Jean-Gabriel Périot insiste sur le fait que, malgré ses dérives, la démocratie « est devenue un fait indépassable qu’on ne questionne pas. Il n’y a aucun autre régime de gouvernance possible et cela ne s’interroge pas. » Il oppose, alors, deux langues de bois, celle des étudiants pour qui tout représentant de l’« autre bord » était un fasciste, et les médias qui dotent de gènes terroristes tous ceux qui le sont devenus, refusant d’interroger leur évolution et la responsabilité qu’eux-mêmes ont pu avoir dans cette genèse. «Dans le film, nous vivons pendant une heure avec ceux qui vont devenir des “terroristes” et on se rend compte qu’ils ne sortent pas de nulle part, qu’ils ont eu une existence avant leur passage à l’acte… cette simple expérience ne change pas notre jugement sur leurs actions, mais permet de mettre en lumière cette manière dont les hommes politiques utilisent le “terrorisme” en fabriquant des “monstres” et de la peur. »

Une jeunesse allemande obéit aux mêmes préceptes que les films précédents de Jean-Gabriel Périot : défier l’oubli, donner à voir divers jalons de l’histoire du monde contemporain, et surtout celle de l’Europe, afin de servir de boussole à notre histoire présente dont les dérives sont parfois difficiles à analyser.
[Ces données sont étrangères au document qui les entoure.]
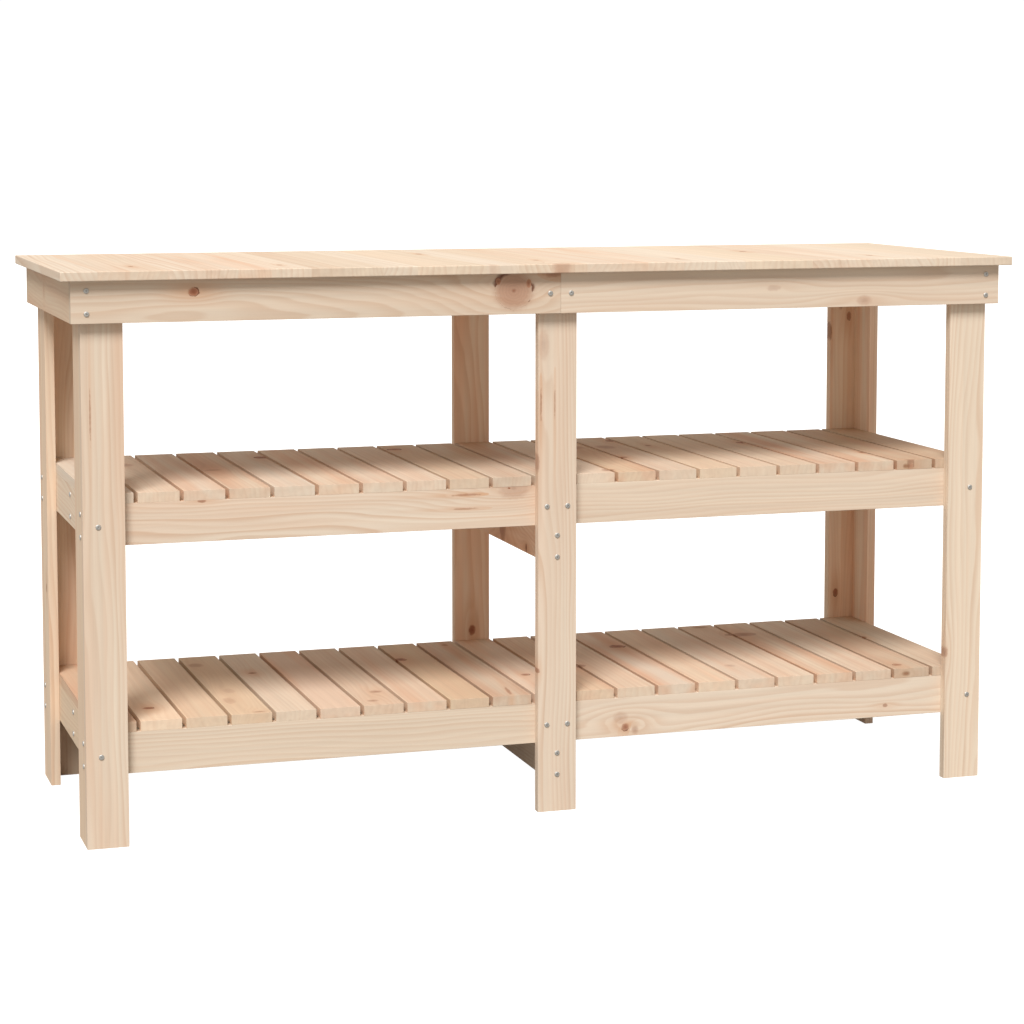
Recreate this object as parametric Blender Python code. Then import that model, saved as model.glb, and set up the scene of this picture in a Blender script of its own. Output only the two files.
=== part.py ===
"""A flat-pack pine potting bench: a worktop on ten leg boards, tied by aprons and by two slatted shelves.

Metres, +Z up. The origin is on the floor under the middle of the worktop. X runs along the bench's
length, and -Y is its front. Every board is its own object. Boards that touch keep a hairline JOINT_GAP.
"""

import bmesh
import bpy
from mathutils import Vector

# Overall size
BENCH_LENGTH = 1.425
BENCH_DEPTH = 0.500
BENCH_HEIGHT = 0.800

# Stock that the bench is cut from
BOARD_WIDTH = 0.058
BOARD_THICKNESS = 0.014
WORKTOP_THICKNESS = 0.013
EASED_EDGE = 0.0012

# How the worktop stands out past the aprons
END_OVERHANG = 0.015
FRONT_OVERHANG = 0.0145

# Shelves: the height of the slats' upper face above the floor
SHELF_HEIGHTS = {"lower": 0.172, "middle": 0.492}
SLATS_PER_SHELF = 21

# The first slat of a shelf stands alone, and the rest are tied in pairs over the rails by low webs
TIE_HEIGHT = 0.002
TIE_INSET = 0.004
TIE_REACH = 0.003

JOINT_GAP = 0.0003

SIDES = {"left": -1, "right": 1}
FACES = {"front": -1, "rear": 1}

# Planes worked out from the sizes above, as distances from the middle of the bench
APRON_X = BENCH_LENGTH / 2 - END_OVERHANG
APRON_Y = BENCH_DEPTH / 2 - FRONT_OVERHANG
LEG_X = APRON_X - BOARD_THICKNESS - JOINT_GAP
LEG_Y = APRON_Y - BOARD_THICKNESS - JOINT_GAP
RAIL_X = LEG_X - BOARD_THICKNESS - JOINT_GAP
RAIL_Y = LEG_Y - BOARD_THICKNESS - JOINT_GAP
LEG_TOP = BENCH_HEIGHT - WORKTOP_THICKNESS - JOINT_GAP


def clear_scene():
    for thing in list(bpy.data.objects):
        bpy.data.objects.remove(thing, do_unlink=True)


def wood(name, colour, roughness):
    """A plain Principled material for bare, sanded softwood."""
    material = bpy.data.materials.new(name)
    material.use_nodes = True
    shader = material.node_tree.nodes["Principled BSDF"]
    shader.inputs["Base Color"].default_value = (*colour, 1.0)
    shader.inputs["Roughness"].default_value = roughness
    shader.inputs["Metallic"].default_value = 0.0
    return material


def centred(size):
    return -size / 2, size / 2


def mirrored(side, inner, outer):
    """The span between two distances from the middle, on the side that the sign gives."""
    return tuple(sorted((side * inner, side * outer)))


def below(top, size):
    return top - size, top


def box_mesh(name, size):
    """A box of this size about its own middle, its corners at full scale so that a bevel stays even."""
    mesh = bpy.data.meshes.new(name)
    shape = bmesh.new()
    bmesh.ops.create_cube(shape, size=1.0)
    bmesh.ops.scale(shape, vec=size, verts=shape.verts)
    shape.to_mesh(mesh)
    shape.free()
    return mesh


def block(name, x, y, z, material):
    """A square-edged block between the given pairs of planes."""
    low, high = (Vector(corner) for corner in zip(x, y, z))
    piece = bpy.data.objects.new(name, box_mesh(name, high - low))
    piece.location = (low + high) / 2
    piece.data.materials.append(material)
    bpy.context.scene.collection.objects.link(piece)
    return piece


def board(name, x, y, z, material):
    """A sawn board between the given pairs of planes, with all its edges eased."""
    piece = block(name, x, y, z, material)
    edge = piece.modifiers.new("eased_edge", "BEVEL")
    edge.width = EASED_EDGE
    edge.segments = 1
    return piece


def shelf_levels(shelf_height):
    """Rail top and bearer top under slats whose upper face is at this height."""
    rail_top = shelf_height - BOARD_THICKNESS - JOINT_GAP
    return rail_top, rail_top - BOARD_WIDTH - JOINT_GAP


def make_worktop(panel):
    """One edge-glued panel, laid on the legs, the aprons and the top bearer."""
    height = (BENCH_HEIGHT - WORKTOP_THICKNESS, BENCH_HEIGHT)
    board("worktop_panel", centred(BENCH_LENGTH), centred(BENCH_DEPTH), height, panel)


def make_aprons(pine):
    """The long aprons are two boards each, butted over a middle leg. An end apron fits between them."""
    height = below(LEG_TOP, BOARD_WIDTH)
    for face, front_or_rear in FACES.items():
        y = mirrored(front_or_rear, APRON_Y - BOARD_THICKNESS, APRON_Y)
        for side, left_or_right in SIDES.items():
            x = mirrored(left_or_right, JOINT_GAP / 2, APRON_X)
            board(f"{face}_apron_{side}", x, y, height, pine)
    between = 2 * (APRON_Y - BOARD_THICKNESS - JOINT_GAP)
    for side, left_or_right in SIDES.items():
        x = mirrored(left_or_right, APRON_X - BOARD_THICKNESS, APRON_X)
        board(f"{side}_end_apron", x, centred(between), height, pine)


def make_legs(pine):
    """Each corner leg is an L of two boards. A middle leg is one board, front and rear."""
    height = (0.0, LEG_TOP)
    for face, front_or_rear in FACES.items():
        face_y = mirrored(front_or_rear, LEG_Y - BOARD_THICKNESS, LEG_Y)
        side_y = mirrored(front_or_rear, RAIL_Y - BOARD_WIDTH, RAIL_Y)
        board(f"{face}_middle_leg", centred(BOARD_WIDTH), face_y, height, pine)
        for side, left_or_right in SIDES.items():
            face_x = mirrored(left_or_right, LEG_X - BOARD_WIDTH, LEG_X)
            side_x = mirrored(left_or_right, LEG_X - BOARD_THICKNESS, LEG_X)
            board(f"{face}_{side}_leg_face_board", face_x, face_y, height, pine)
            board(f"{face}_{side}_leg_side_board", side_x, side_y, height, pine)


def make_shelf_frame(shelf, shelf_height, pine):
    """Rails in lines along the front, the rear and the middle, one across each end, and a bearer below."""
    rail_top, bearer_top = shelf_levels(shelf_height)
    height = below(rail_top, BOARD_WIDTH)
    for face, front_or_rear in FACES.items():
        y = mirrored(front_or_rear, RAIL_Y - BOARD_THICKNESS, RAIL_Y)
        for side, left_or_right in SIDES.items():
            x = mirrored(left_or_right, JOINT_GAP / 2, RAIL_X)
            board(f"{shelf}_{face}_rail_{side}", x, y, height, pine)
    between = 2 * (RAIL_Y - BOARD_THICKNESS - JOINT_GAP)
    for side, left_or_right in SIDES.items():
        x = mirrored(left_or_right, RAIL_X - BOARD_THICKNESS, RAIL_X)
        board(f"{shelf}_{side}_end_rail", x, centred(between), height, pine)
        x = mirrored(left_or_right, JOINT_GAP / 2, RAIL_X - BOARD_THICKNESS - JOINT_GAP)
        board(f"{shelf}_centre_rail_{side}", x, centred(BOARD_THICKNESS), height, pine)
    cross_bearer(f"{shelf}_cross_bearer", bearer_top, pine)


def cross_bearer(name, top, pine):
    """A board on edge between the front and the rear middle leg."""
    board(name, centred(BOARD_THICKNESS), centred(2 * RAIL_Y), below(top, BOARD_WIDTH), pine)


def slat_spans():
    """Left and right edge of every slat: the first and the last fit against the corner legs."""
    pitch = (2 * RAIL_X - BOARD_WIDTH) / (SLATS_PER_SHELF - 1)
    starts = [-RAIL_X + pitch * number for number in range(SLATS_PER_SHELF)]
    return [(start, start + BOARD_WIDTH) for start in starts]


def tie(left_slat, right_slat, gap, base):
    """Joins two slats into one body by a low web in the gap between them, over each rail."""
    x = (gap[0] - TIE_REACH, gap[1] + TIE_REACH)
    z = (base + EASED_EDGE, base + EASED_EDGE + TIE_HEIGHT)
    parts = [right_slat]
    for face, front_or_rear in FACES.items():
        y = mirrored(front_or_rear, RAIL_Y - BOARD_THICKNESS + TIE_INSET, RAIL_Y - TIE_INSET)
        parts.append(block(f"{left_slat.name}_{face}_tie", x, y, z, left_slat.data.materials[0]))
    for part in parts:
        part.hide_render = True
        part.display_type = "WIRE"
        union = left_slat.modifiers.new(f"join_{part.name}", "BOOLEAN")
        union.operation = "UNION"
        union.object = part


def make_slats(shelf, shelf_height, pine):
    """Slats front to back. The first is alone, and each two after it make a pair."""
    spans = slat_spans()
    height = below(shelf_height, BOARD_THICKNESS)
    board(f"{shelf}_slat_01", spans[0], centred(2 * RAIL_Y), height, pine)
    for number in range(2, SLATS_PER_SHELF, 2):
        left, right = spans[number - 1 : number + 1]
        pair = f"{shelf}_slats_{number:02d}_{number + 1:02d}"
        left_slat = board(pair, left, centred(2 * RAIL_Y), height, pine)
        right_slat = board(f"{pair}_partner", right, centred(2 * RAIL_Y), height, pine)
        tie(left_slat, right_slat, (left[1], right[0]), height[0])


def main():
    clear_scene()
    pine = wood("pine_board", (0.72, 0.55, 0.40), 0.55)
    panel = wood("pine_panel", (0.80, 0.62, 0.45), 0.50)
    make_worktop(panel)
    make_aprons(pine)
    make_legs(pine)
    for shelf, shelf_height in SHELF_HEIGHTS.items():
        make_shelf_frame(shelf, shelf_height, pine)
        make_slats(shelf, shelf_height, pine)
    cross_bearer("top_cross_bearer", LEG_TOP, pine)


main()
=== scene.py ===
# %% [markdown]
# # A pine potting bench, board by board
#
# The real bench is a flat-pack kit: one glued pine panel for the worktop, a stack of planed boards that
# all have the same section, and a bag of bright zinc screws. Nothing on it is painted or oiled, so what
# the eye reads is the wood itself: growth rings, knots, pale sapwood and pinker heartwood, sawn ends.
#
# This lesson loads the finished frame of the bench, lays a well made board over each plain one, drives
# the screws, and lights the whole as in a small studio.

# %% Load the frame
import math
import random

import bmesh
import bpy
import numpy as np
from mathutils import Matrix, Vector


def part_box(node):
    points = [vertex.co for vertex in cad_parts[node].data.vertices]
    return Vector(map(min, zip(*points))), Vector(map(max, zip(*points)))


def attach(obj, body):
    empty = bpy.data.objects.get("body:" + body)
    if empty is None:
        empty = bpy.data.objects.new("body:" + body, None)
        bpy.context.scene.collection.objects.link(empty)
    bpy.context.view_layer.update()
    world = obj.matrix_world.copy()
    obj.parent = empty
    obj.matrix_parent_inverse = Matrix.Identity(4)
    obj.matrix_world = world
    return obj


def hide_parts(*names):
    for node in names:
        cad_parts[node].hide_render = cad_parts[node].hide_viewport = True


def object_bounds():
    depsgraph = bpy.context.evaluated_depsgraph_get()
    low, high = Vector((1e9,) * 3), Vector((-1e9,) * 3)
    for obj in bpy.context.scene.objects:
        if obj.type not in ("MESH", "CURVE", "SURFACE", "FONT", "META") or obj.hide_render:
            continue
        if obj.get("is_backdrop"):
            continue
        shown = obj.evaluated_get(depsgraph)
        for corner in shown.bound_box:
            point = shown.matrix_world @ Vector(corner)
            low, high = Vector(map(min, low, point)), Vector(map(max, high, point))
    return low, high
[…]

À la question liminaire de Godard qui ouvre le film : « Est-il possible de faire des images en Allemagne aujourd’hui ? », répond l’extrait du film collectif L’Allemagne en automne (1978) conçu par Alexander Kluge, dans lequel Rainer Werner Fassbinder pose des questions judicieuses sur la démocratie et ses limites, et veut savoir comment les prisonniers de la RAF, en cellule d’isolement, ont pu se tirer une balle dans la tête. Fassbinder et Kluge, tout en restant dans le domaine de l’art, ont su donner des images saisissantes et justes sur cette période et les enjeux qu’elle souleva et qui sont toujours d’actualité.